宋西川的脸颊被阳光照射的部分让人看上去觉得轻盈又透明,“何知,我总觉得你没有落到实地,可能跟我在一起的时间太短了,可能是因为六年前和你提分手这件事,你——”
“——等一下,”何知打断宋西川,抓住他的手,“什么叫太短了?你以为我们在一起了多久?”
【好险这个坏掉的世界里
有你抓紧我
相爱就是说了一百次对不起
长大就是听了一万次没关系】
宋西川哑然,“......一个月。”
从何知提出想要宋西川陪他去旅行到现在,一个多月的时间。
“可我没把那些梦当作是假的,”何知眼眸微瞪,明显觉得不可置信,“既然是你我参与的,怎么能不算数?”
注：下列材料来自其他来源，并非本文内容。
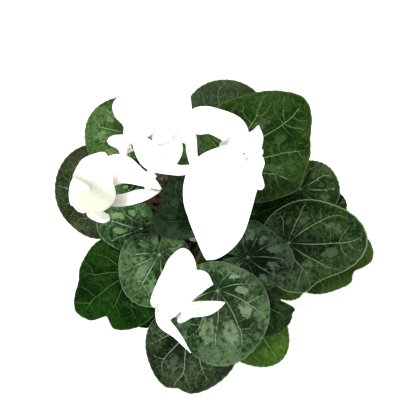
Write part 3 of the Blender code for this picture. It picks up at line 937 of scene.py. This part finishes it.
def make_leaf_stalk(name, leaf, seed, stands_for=()):
    path = leaf_stalk_path(leaf)
    radii = []
    for index in range(STALK_POINTS):
        share = index / (STALK_POINTS - 1)
        radii.append((1.7 - 0.6 * share + 0.12 * sin(9 * share + seed)) * MM)
    verts, faces, shares = tube(path, radii)
    add_piece(name, verts, faces, [shaded_leaf_stalk_skin], "stem", stands_for, share=shares)


for seed, (name, leaf) in enumerate(LEAVES.items()):
    make_leaf_stalk(f"stalk_{name}", leaf, seed, (f"leaf_stalk_{name}",))
for seed, (name, leaf) in enumerate(LOWER_LEAVES.items()):
    make_leaf_stalk(f"stalk_{name}", leaf, 50 + seed)


leaf_stalks = [piece for piece in bpy.data.objects if piece.name.startswith("stalk_")]
print("leaf stalks:", len(leaf_stalks))

# %% [markdown]
# ## Where the flowers are
# A cyclamen's flower hangs its face down and sweeps its five petals back and up. `mouth` is the centre of the
# ring that the petals spring from, and `bow` is how the stalk sets off from the crown. A petal springs from
# the ring, dips, and then its midline passes through the three places of its `path`, measured from the mouth.
# `left` and `right` are the distances from there to its two edges, `roll` turns it on edge at foot and tip,
# `point` sharpens its tip, and the last entry is how far a greenish painted shade runs up it from the foot, for
# the shadow in the throat and cup.

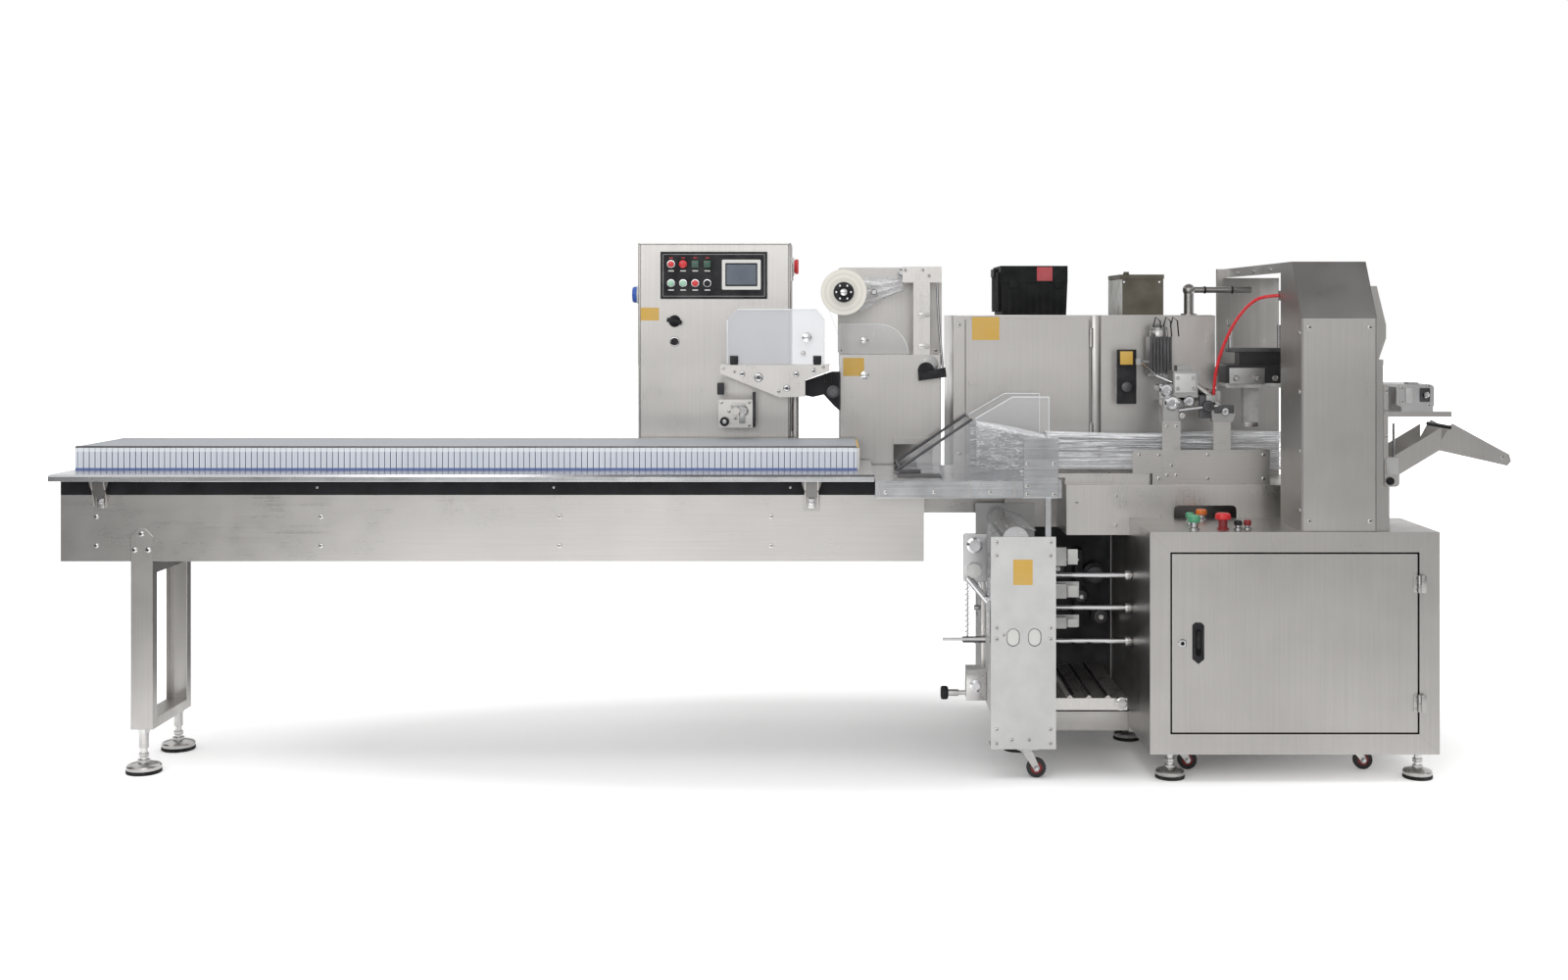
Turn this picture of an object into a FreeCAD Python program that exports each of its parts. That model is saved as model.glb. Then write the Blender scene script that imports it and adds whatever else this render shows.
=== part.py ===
"""Horizontal flow wrapper: infeed conveyor, forming box, film unwinds, centre seal, end seal and outfeed chute.

Millimetres, +Z up, operator side towards -Y. Pieces are drawn with X from the infeed end, Y from the front face of
the main cabinet towards the back and Z from the floor. At the end they are shifted so that the origin lies on the
floor in the middle of the machine.
"""
import FreeCAD
import Part
import math
import os

from FreeCAD import Vector

# ---- general ----
SHEET = 3.0
PLATE = 5.0
FIT = 0.3
RUN_GAP = 0.5
MACHINE_DEPTH = 1000.0

# ---- infeed bed ----
BED_START = 12.0
BED_LENGTH = 2518.0
BED_FRONT = 103.0
BED_WIDTH = 302.0
BED_BOTTOM = 618.0
BED_HEIGHT = 194.0
BED_FLANGE = 20.0
TIE_WIDTH = 40.0
TIE_HEIGHT = 110.0
TIE_STATIONS = (117.0, 772.0, 1467.0, 2084.0)
RAIL_HEIGHT = 44.0
RAIL_THICKNESS = 6.0

# ---- infeed table, slatted walls and cover ----
TABLE_LENGTH = 2384.0
TABLE_FRONT = 45.0
TABLE_WIDTH = 515.0
TABLE_LIP = 20.0
TABLE_SHEET = 4.0
TUNNEL_START = 10.0
TUNNEL_LENGTH = 2326.0
TUNNEL_FRONT = 205.0
TUNNEL_HEIGHT = 70.0
SLAT_PITCH = 17.23
SLAT_GAP = 2.5
SLAT_RELIEF = 2.0
SLAT_WALL = 6.0
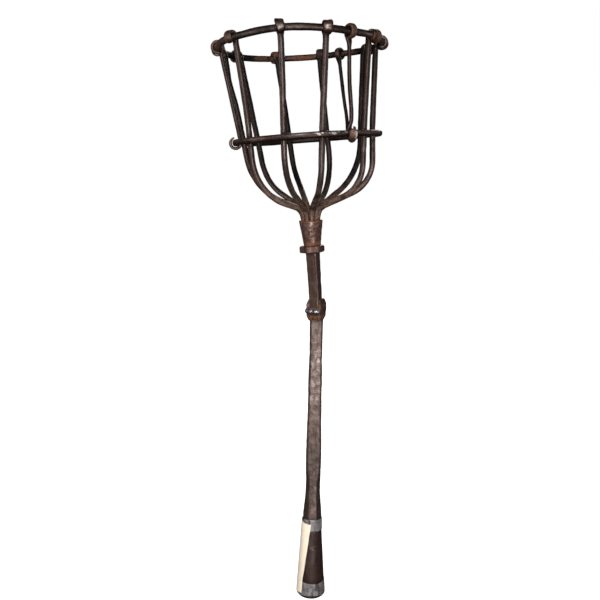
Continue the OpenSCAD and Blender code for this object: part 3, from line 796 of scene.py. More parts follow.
def make_ring():
    n = 540
    az = np.arange(n) * 360.0 / n
    calm = window(az, [h[0] for h in HANGERS], 9)
    wob = np.c_[cosd(az), sind(az), az * 0] * 60
    dr = 0.55 * noise(wob, 40, 3) * calm
    rise = ring_rise(np.arange(3 * n) * 360.0 / n)
    w = np.exp(-0.5 * (np.arange(-18, 19) / 7.0) ** 2)
    rise = np.convolve(rise, w / w.sum(), "same")[n : 2 * n]
    dz = 0.35 * noise(wob, 46, 8) * calm
    P = np.c_[(RING_R + dr) * sind(az), -(RING_R + dr) * cosd(az), dz]
    P = rx(ry(P, RING_TILT[1]), RING_TILT[0]) + [0, 0, RING_Z]
    P[:, 2] += rise
    P = leaning(P)
    side = leaning(rx(ry(np.array([[0, 0, 0], [0, 0, 1.0]]), RING_TILT[1]), RING_TILT[0]) + [0, 0, RING_Z])
    side = side[1] - side[0]
    radius = RING_D / 2 - 0.05 + 0.12 * noise(wob * 3, 22, 12) * calm

    def shaper(V, out, flow, around):
        return V + out * (0.11 * fbm(V, 8, 21, 2) + 0.05 * noise(V, 2.4, 22) - 0.05)[:, None]

    t = np.roll(P, -1, 0) - np.roll(P, 1, 0)
    t /= np.linalg.norm(t, axis=1)[:, None]
    b = side - (t @ side)[:, None] * t
    b /= np.linalg.norm(b, axis=1)[:, None]
    V, F, flow, out, around = swept(P, radius, radius, np.full(n, 2.3), b, m=28, shaper=shaper, closed=True)
    a = np.repeat(az, 28)
    centre = P.mean(0)
    rel = V - centre
    inward = -(out * (rel / np.linalg.norm(rel, axis=1)[:, None])).sum(1)
    upness = out @ (side / np.linalg.norm(side))
    front = smooth(-np.abs((a - 10 + 180) % 360 - 180), -78, -58)

    def spot(at, half):
        return np.exp(-((((a - at + 180) % 360 - 180) / half) ** 2))

    orange = 1.0 * spot(171, 10) + 0.9 * spot(184, 8) + 1.0 * spot(204, 9) + 0.9 * spot(216, 7) + 0.8 * spot(136, 12) + 0.5 * spot(152, 9)
    orange = (orange * (0.9 + 0.4 * noise(V, 9, 17))).clip(0, 1)
    rust = 0.06 + 0.66 * orange * smooth(inward, -0.1, 0.6) * (1 - smooth(upness, 0.35, 0.8)) + 0.05 * noise(V, 30, 5)
    bright = (spot(171, 11) + spot(184, 8)).clip(0, 1)
    ends = smooth(-np.abs((a + 85 + 180) % 360 - 180), -26, -13)
    # the inner face darkened with soot, and the upper half of the near arc painted dark: painted shade
    soot_and_shade = (1.0 * smooth(inward, -0.2, 0.5) * (1 - 0.85 * bright) * (1 - 0.3 * orange) + 0.85 * front * smooth(upness, -0.26, 0.24)) * (1 - 0.9 * ends)
    # the outer face at the left and right sides, and round the left hanger, painted lighter: painted light
    tan = 0.75 * smooth(-np.abs((a + 78 + 180) % 360 - 180), -34, -14) * smooth(-inward, -0.3, 0.4) * (0.6 + 0.7 * noise(V, 8, 18)).clip(0, 1)
    tan = np.maximum(tan + 0.35 * smooth(-np.abs((a - 72 + 180) % 360 - 180), -30, -14) * smooth(-inward, -0.3, 0.4), 0.95 * ends)
    bloom = 0.30 + 0.25 * noise(V, 40, 6) + 0.3 * orange
    # the lower half of the near arc painted lighter: a painted highlight
    low_band = smooth(upness, -0.75, -0.45) * (1 - smooth(upness, -0.15, 0.05))
    wear_and_highlight = front * low_band * (0.9 * noise(V * [1, 1, 0.4], 5, 15)).clip(0, 1) * smooth(-inward, -0.2, 0.3)
    soot_and_shade = np.clip(soot_and_shade, 0, 1)
    mesh_piece(
        "top_ring_forged", V, F, "frame", ["top_ring"], IRON,
        {"flow": np.c_[V[:, 0] * 0.001, flow[:, 1] * 0.001 + V[:, 1] * 0.001, flow[:, 2] * 0.001 + 3.0], "soot_and_shade": soot_and_shade, "bloom": bloom, "rust": rust, "wear_and_highlight": wear_and_highlight, "tan": tan.clip(0, 1)},
    )


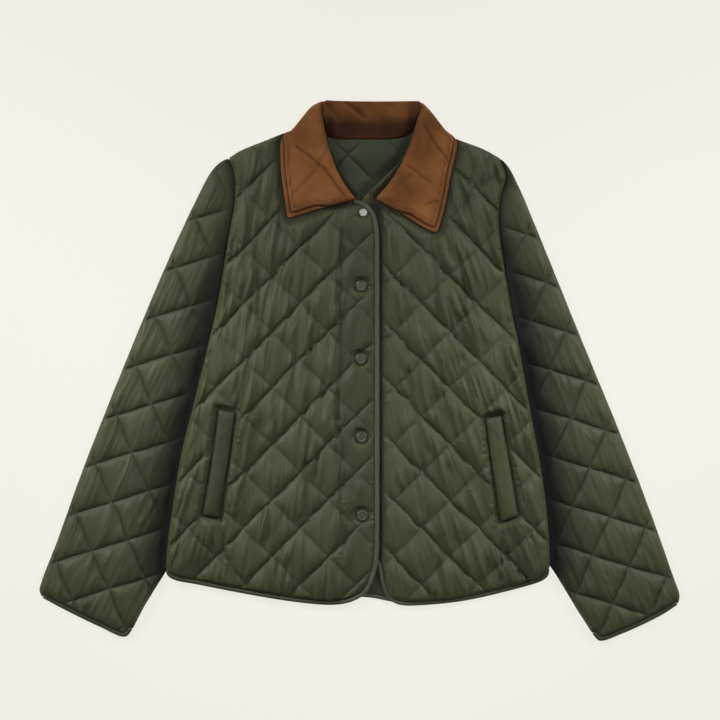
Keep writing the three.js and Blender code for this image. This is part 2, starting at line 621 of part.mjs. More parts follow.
// Bindings: a flat bead along a bound edge, its inner side against the cloth
function binding(name, whole, turn, bottomAt, wall) {
  const path = shortOfEnds(whole);
  const inner = boundInner(path, turn, 1 - SEAM_GAP / 2 / EDGE_BINDING);
  const rings = path.map(([x, y], i) => {
    const [u, v] = inner[i];
    const z = bottomAt((x + u) / 2, (y + v) / 2);
    const at = (share, rise) => [x + (u - x) * share, y + (v - y) * share, z + rise * wall];
    const section = [at(0, 0.45), at(0.2, 0), at(1, 0), at(1, 0.85), at(0.55, 1), at(0.15, 0.85)];
    return turn > 0 ? section : reversed(section);
  });
  addPiece(name, tube(rings), BINDING_CLOTH);
}
binding('binding_back_hem', boundPath.back, 1, bodyLift, PLAIN_WALL);
binding('binding_front_right', boundPath.R, 1,
  (x, y) => frontBase(x, y) + lapLift(x), PLAIN_WALL + 1.2);
binding('binding_front_left', boundPath.L, -1, frontBase, PLAIN_WALL);

// A cuff's binding is one band round the open end of the sleeve
function cuffBinding(s, word) {
  const { cuff: whole, turn } = sleeves[s];
  const cuff = shortOfEnds(whole);
  const inner = offset(cuff, turn * (CUFF_BINDING - SEAM_GAP / 2));
  const low = cuff.map(() => [0, UNDER_WALL]);
  const high = cuff.map(() => [SLEEVE_BASE, SLEEVE_BASE + SEAM_WALL + 0.7]);
  const stations = [
    ...cuff.map((p, i) => ({ outer: p, inner: inner[i], z: high[i] })),
    ...cuff.map((p, i) => ({ outer: p, inner: inner[i], z: low[i], flip: true })).reverse(),
  ];
  const rings = stations.map(({ outer, inner: deep, z, flip }) => {
    const [near, far] = flip ? [z[1], z[0]] : z;
    return [[...outer, near], [...deep, near], [...deep, far], [...outer, far]];
  });
  const geometry = tube(turn > 0 ? rings : rings.map(reversed), true);
  addPiece(`binding_cuff_${word}`, geometry, BINDING_CLOTH);
}
cuffBinding('R', 'right');
cuffBinding('L', 'left');

// Collar leaves: an under layer on the front, and over it the upper layer, thickest at the roll,
// where the hidden stand is folded beneath it
function leafFloor(s) {
  const { rim, base } = fronts[s];
  const lap = (x) => (s === 'R' ? lapLift(x) : 0);
  return (x, y) => (inside(rim, x, y) ? base(x, y) : frontBase(x, y) + lap(x)) + PLAIN_WALL + LEAF_GAP;
}

function rollHeight(y) {
  return ROLL_HEIGHT_TIP + (ROLL_HEIGHT_BACK - ROLL_HEIGHT_TIP) * smoothStep((y - 215) / 110);
}

function leaf(s, word) {
  const floor = leafFloor(s);
  const outer = leafShape[s];
  const coarse = [{ points: rampPoints, room: 11 }, { points: offset(outer, 12, true), room: 11 },
    { points: gridPoints(24), room: 14 }];
  const underTop = (x, y) => floor(x, y) + LEAF_UNDER_WALL;
  addPiece(`collar_under_${word}`, sheet(outer, coarse, coarse, underTop, floor), COLLAR_CLOTH);
  const rim = outer.map(([x, y], i) => {
    const [nx, ny] = normalAt(outer, i, true);
    const fromRoll = distanceTo(rollLine[s], x, y, false);
    const short = SEAM_GAP + LEAF_RIM * smoothStep((fromRoll - 30) / 20) * smoothStep((LEAF_SIDE_TOP - y) / 20);
    return [x + nx * short, y + ny * short];
  });
  const bottom = (x, y) => underTop(x, y) + LAYER_GAP;
  const top = (x, y) => {
    const d = distanceTo(rim, x, y);
    const roll = distanceTo(rollLine[s], x, y, false);
    const wall = LEAF_EDGE_WALL + (LEAF_WALL - LEAF_EDGE_WALL) * roundEdge(d * 2);
    const rise = (rollHeight(y) - bottom(x, y) - LEAF_WALL) * Math.exp(-((roll / ROLL_REACH) ** 2));
    return bottom(x, y) + wall + Math.max(0, rise) * (0.62 + 0.38 * roundEdge(d * 1.4));
  };
  const rings = [2.5, 7, 16, 28].flatMap((d) => offset(rim, d, true));
  addPiece(`collar_leaf_${word}`, sheet(rim, [{ points: rings, room: 5 }, { points: gridPoints(13), room: 9 }],
    coarse, top, bottom), COLLAR_CLOTH);
}
leaf('R', 'right');
leaf('L', 'left');

// Collar stand: from the neck seam at the back up to the roll, between the two leaves
const standSeam = neck.back.filter(([x]) => x > -42 && x < 63);
const rollTop = curve([[-46, 345], [16, 346], [79, 343]], 10);
const sideOf = (line) => line.filter(([, y]) => y > 306);
const standRim = inset(join(rollTop, sideOf(rollLine.L), reversed(standSeam), reversed(sideOf(rollLine.R))),
  SEAM_GAP);
const STAND_FOOT = FALL_LIFT + PLAIN_WALL;
const standTop = (x, y) => STAND_FOOT
  + (ROLL_HEIGHT_BACK - STAND_FOOT) * Math.sin(Math.PI / 2 * clamp01((y - 296) / 46)) ** 1.15;
const standBottom = (x, y) => standTop(x, y) - STAND_WALL;
const standPoints = [{ points: offset(standRim, 4, true), room: 4 }, { points: gridPoints(11), room: 7 }];
addPiece('collar_stand', sheet(standRim, standPoints, standPoints, standTop, standBottom), COLLAR_CLOTH);

// Collar fall: folded down behind the stand, under the neck of the back
const fallRim = inset(FALL, SEAM_GAP);
const fallRise = (x, y) => smoothStep(1 - distanceTo(fallTop, x, y, false) / FALL_ROLL)
  * smoothStep((awayFrom(bodyOutline, x, y) - 3) / 5);
const fallTopAt = (x, y) => {
  const leafLimit = frontBase(x, y) + PLAIN_WALL;
  const amidLeaves = smoothStep((x - rollTop[0][0] - 4) / 8) * smoothStep((rollTop.at(-1)[0] - 4 - x) / 8);
  const limit = leafLimit + (standBottom(x, y) - LAYER_GAP - leafLimit) * amidLeaves;
  return FALL_WALL + (limit - FALL_WALL) * fallRise(x, y);
};
const fallPoints = [{ points: [...shoulder.R, ...shoulder.L, ...neck.back], room: 5 },
  { points: offset(fallRim, 4, true), room: 4 }, { points: offset(fallRim, 9, true), room: 5 },
  { points: gridPoints(24), room: 12 }];
addPiece('collar_fall', sheet(fallRim, fallPoints, [{ points: offset(fallRim, 7, true), room: 7 }],
  fallTopAt, (x, y) => 2 * fallRise(x, y)), COLLAR_CLOTH);

// Pocket welts, on the flattened cloth of each front
function welt(s, word) {
  const rim = weltShape[s];
  const under = (x, y) => fronts[s].base(x, y) + PLAIN_WALL + WELT_GAP;
  const top = (x, y) => under(x, y) + WELT_EDGE
    + (WELT_WALL - WELT_EDGE) * Math.sqrt(smoothStep(distanceTo(rim, x, y) / 8));
  const ring = [...offset(rim, 2.6, true), ...offset(rim, 7, true)];
  addPiece(`welt_${word}`, sheet(rim, [{ points: ring, room: 4 }, { points: gridPoints(11), room: 5 }],
    [{ points: offset(rim, 8, true), room: 8 }], top, under), CLOTH);
}
welt('R', 'right');
welt('L', 'left');

// Snap caps: turned, with a rolled rim and a dished middle
for (const { name, x, y, radius: r, tone } of SNAPS) {
  const dish = SNAP_CAP - 0.4;
  const profile = [[0, 0], [r, 0.3], [r, 1.7], [r * 0.85, SNAP_CAP], [r * 0.6, dish], [0, dish]];
  const cap = new THREE.LatheGeometry(profile.map(([u, v]) => new THREE.Vector2(u, v)), 14);
  cap.deleteAttribute('uv');
  cap.deleteAttribute('normal');
  const mesh = addPiece(name, cap, { color: tone, roughness: 0.35, metalness: 0.8 });
  mesh.rotation.x = Math.PI / 2;
  mesh.position.set(x, y, fronts.R.base(x, y) + PLAIN_WALL + SEAM_GAP);
}

export default group;
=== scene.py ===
# %% [markdown]
# # A quilted jacket laid flat, front up
#
# The jacket lies on a pale surface and is seen from straight above. Lengths here are millimetres
# until a mesh is made, and every mesh is made in metres, in the frame of the solids.

# %% Load the frame
import math

import bpy
import numpy as np
from mathutils.bvhtree import BVHTree
from mathutils.geometry import delaunay_2d_cdt
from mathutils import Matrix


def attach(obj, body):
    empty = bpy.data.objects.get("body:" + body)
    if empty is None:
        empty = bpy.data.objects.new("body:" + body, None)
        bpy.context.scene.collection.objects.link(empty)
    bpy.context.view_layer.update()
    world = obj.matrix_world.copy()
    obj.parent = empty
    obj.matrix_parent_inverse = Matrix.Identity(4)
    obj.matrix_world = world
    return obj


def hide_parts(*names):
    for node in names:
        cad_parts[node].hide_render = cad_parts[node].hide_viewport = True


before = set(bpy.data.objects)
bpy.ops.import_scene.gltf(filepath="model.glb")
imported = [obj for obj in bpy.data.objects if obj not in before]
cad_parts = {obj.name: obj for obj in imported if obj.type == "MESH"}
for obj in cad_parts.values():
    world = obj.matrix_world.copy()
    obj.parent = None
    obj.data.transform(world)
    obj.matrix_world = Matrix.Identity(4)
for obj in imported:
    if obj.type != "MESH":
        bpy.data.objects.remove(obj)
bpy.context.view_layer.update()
MM = 0.001
print("solids:", len(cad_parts))

# %% [markdown]
# ## The cut
#
# A jacket begins as flat pieces cut from cloth, so the scene begins with the outlines of those pieces.
# An outline could be drawn as a long polyline, but a short row of points with a smooth curve through
# them is easier to move and never shows a corner that the cloth has not got. R is the wearer's right,
# which is the left of the picture.

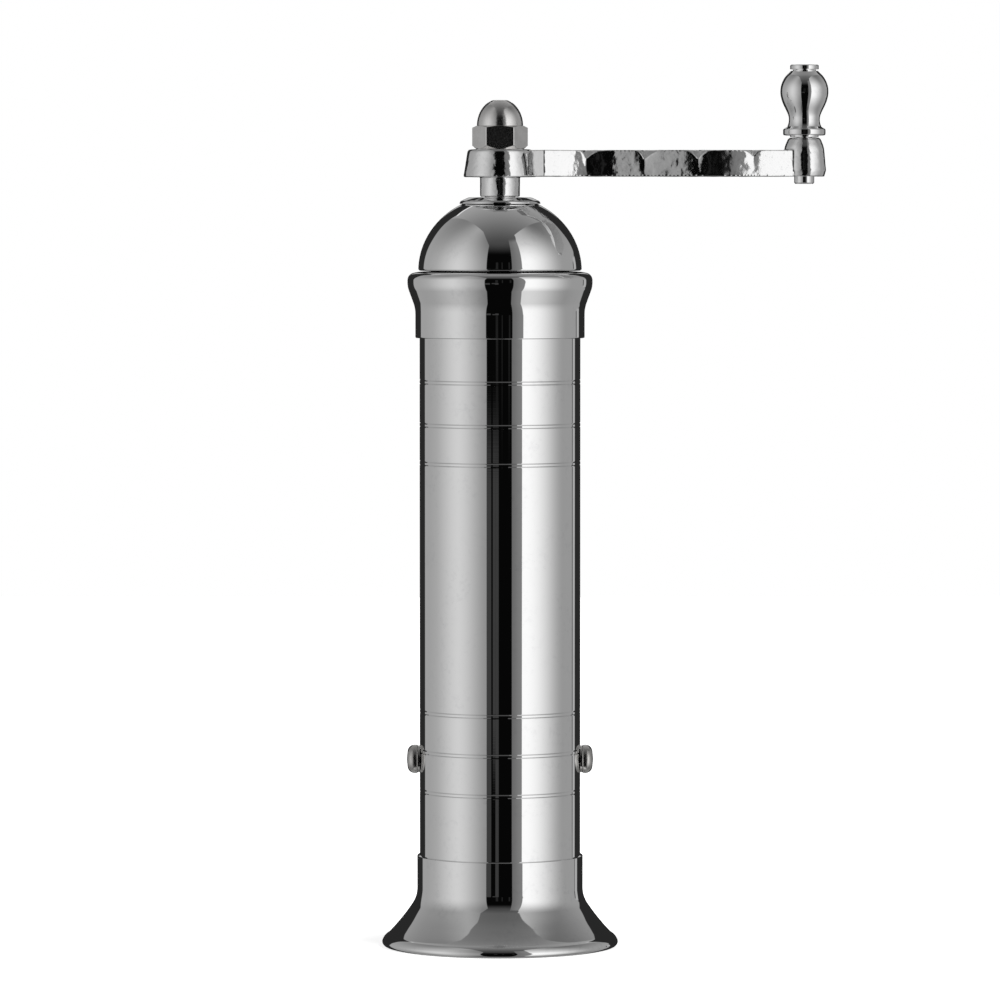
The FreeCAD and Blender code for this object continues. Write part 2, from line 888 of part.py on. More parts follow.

“可那是我主导的梦,我想怎样都可以,所以倘若放在现实中完完全全再来一次,何知,”宋西川脱力般往后一靠,伸手盖住自己的眼睛,喉结上下一动,“你可能下暴雨那天就不会放我进门,也不会帮我吹头发,更不会在第二天同意我跟你同居的请求。哪还能有后面的事?......你说对吧。”
“可你不用去做这些假设,”何知直起身,拉开他脸上的手,“事实是我按你的想法去做了,所有结果你也呈现给我看了,我能知道这些选择都是正确的,所以再来一次,我也会接受你。”
宋西川沉默着看了何知许久,被何知的这份认真所感染,嘴角缓缓上扬,“算是你口中完美的闭环?”
“对啊,而且体验更真实的人不是你么。”何知的脸上并非挂有夸张的笑容,他察觉到宋西川明显的不安,但承诺总归该是能够实现的、并非虚无的承诺。
宋西川想要的结果是一定会达到的。何知这样想,嘴上告诉宋西川:“我还需要更多的时间。”
宋西川最后说“我知道了”,他想对何知说,我想要你一直在我身边。但这个愿望并不太容易实现,所以他只能选择一个百分百可以达成的。
“我会一直在你身边。”
【如果说这一生有一件事最幸运
就是赌中亿分之一的机率遇见你
我还是我自己
但是没关系
因为我爱你】
----
末尾歌词选自Crispy脆乐团的《相爱就是说了100次对不起》。